There is more from Craig: "A change in the strength of gravity or of the weak force by only one part in 10 to the 100 would have prevented a life-permitting universe. There are around 50 such constants present in the Big Bang that must be fine-tuned in this way if the universe is to permit life, and it's not just such quantity that must be exquisitely fine-tuned; their ratios to one another must also be fine-tuned. We now know that life-prohibiting universes are vastly more probable than any life-permitting universe like ours." What accounts for such fine-tuning? Blind chance?
Improbabilities do take place, but to the degree we see in the fine-tuning of our universe? Now, that takes a lot of faith!
But it's more than just having a universe fine-tuned for life. As David Wood says in the book, True Reason: Confronting the Irrationality of the New Atheism: "But just as you can have a well-crafted doghouse without actually having a dog, you can have a universe finely tuned for life without actually having life." We need complex biology and the right conditions for life to emerge on earth. It's one thing to describe the phenomenon of evolution and to even establish it as a scientific fact. There are many Christian intellectuals who accept evolution and see no contradiction between that and the existence of a Creator.
For how did life get started in the first place? Evolution does not explain the origin of life. That still is unsolved. Theistic evolutionists say God started the process. Cell biologist Lewis Wolpert, known famously for his book, Six Impossible Things Before Breakfast: the Evolutionary Origins of Belief, exclaimed in a debate with Christian philosopher Keith Ward: "How the cell came about is just ... mind-blowing! It's truly miraculous. I think we understand quite a lot about evolution ... but the origins of life itself, the origin of the cell itself, that's not solved at all." Well-known atheist, physicist Paul Davies, says, "One of the great outstanding mysteries is the origin of life."
In February 2007, Wired magazine carried an article, 'What We Don't Know About', which included a section, 'Where did life come from?' In that article, Gregg Easterbrook says, "What creates life out of inanimate compounds that make up living things? No one knows. How were the first organisms assembled? Nature hasn't given us the slightest hint. If anything, the mystery has deepened over time. After all, if life began unaided under primordial conditions in a natural system containing zero knowledge, then it should be possible — it should be easy — to create life in laboratory today. But determined efforts have failed ... no one has come close. Did God, or some higher being, create life?" Of course, atheistic faith cannot consider that "ridiculous", "unscientific" possibility. It must be dismissed on the grounds of philosophical naturalism.

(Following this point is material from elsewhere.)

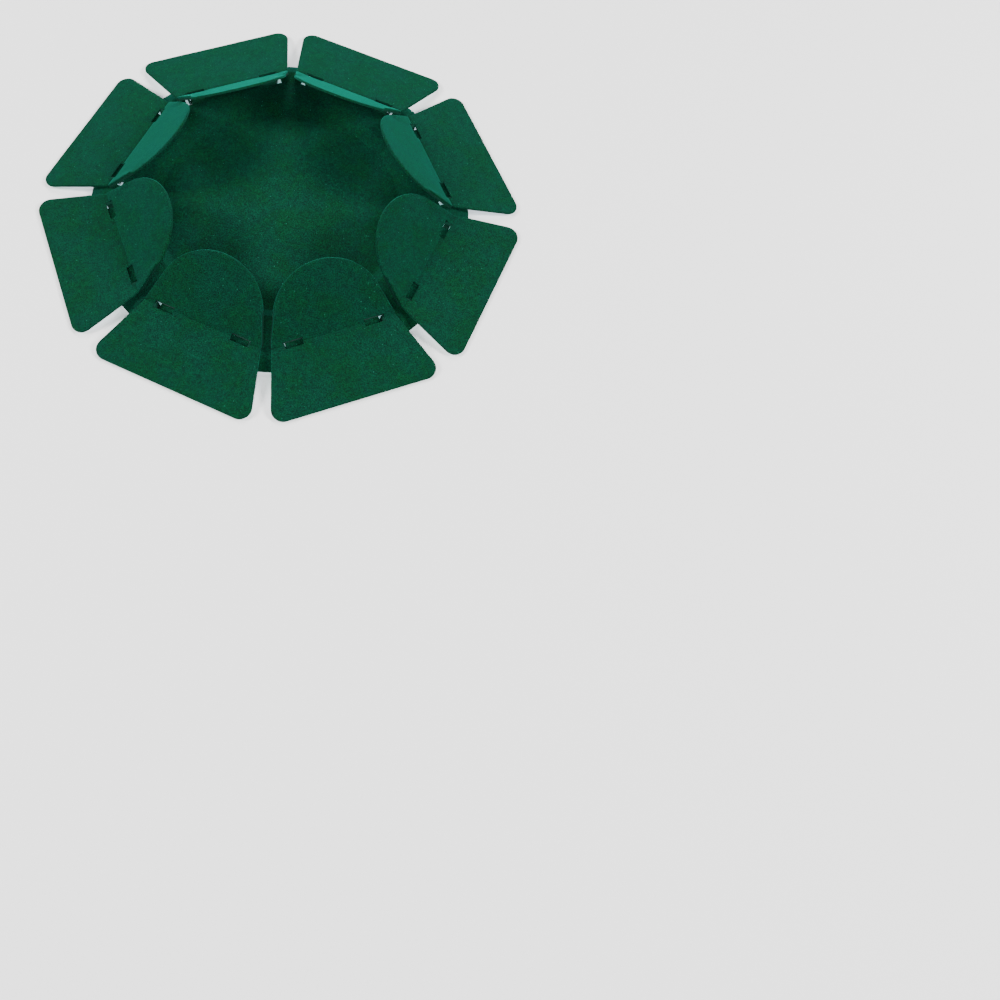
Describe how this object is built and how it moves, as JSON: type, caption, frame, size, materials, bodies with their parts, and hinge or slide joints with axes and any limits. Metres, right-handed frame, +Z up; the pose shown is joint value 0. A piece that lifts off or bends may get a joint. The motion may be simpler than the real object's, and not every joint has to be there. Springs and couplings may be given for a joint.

So Easterbrook concludes: "Until such time as a wholly natural origin of life is found, these questions have power. We're improbable, we're here and we have no idea why. Or how." But we have faith that science is the only way we can know! Theism can be seen as Inference to the Best Explanation. It is not inherently irrational. Early life forms would have to be capable of reproducing. Also, they had to have the capacity to contain the mechanism to pass on genetic information to offspring. DNA is a sophisticated information storage system. That came by chance? No, theism is philosophically robust and not patently absurd, as hubristic atheists believe.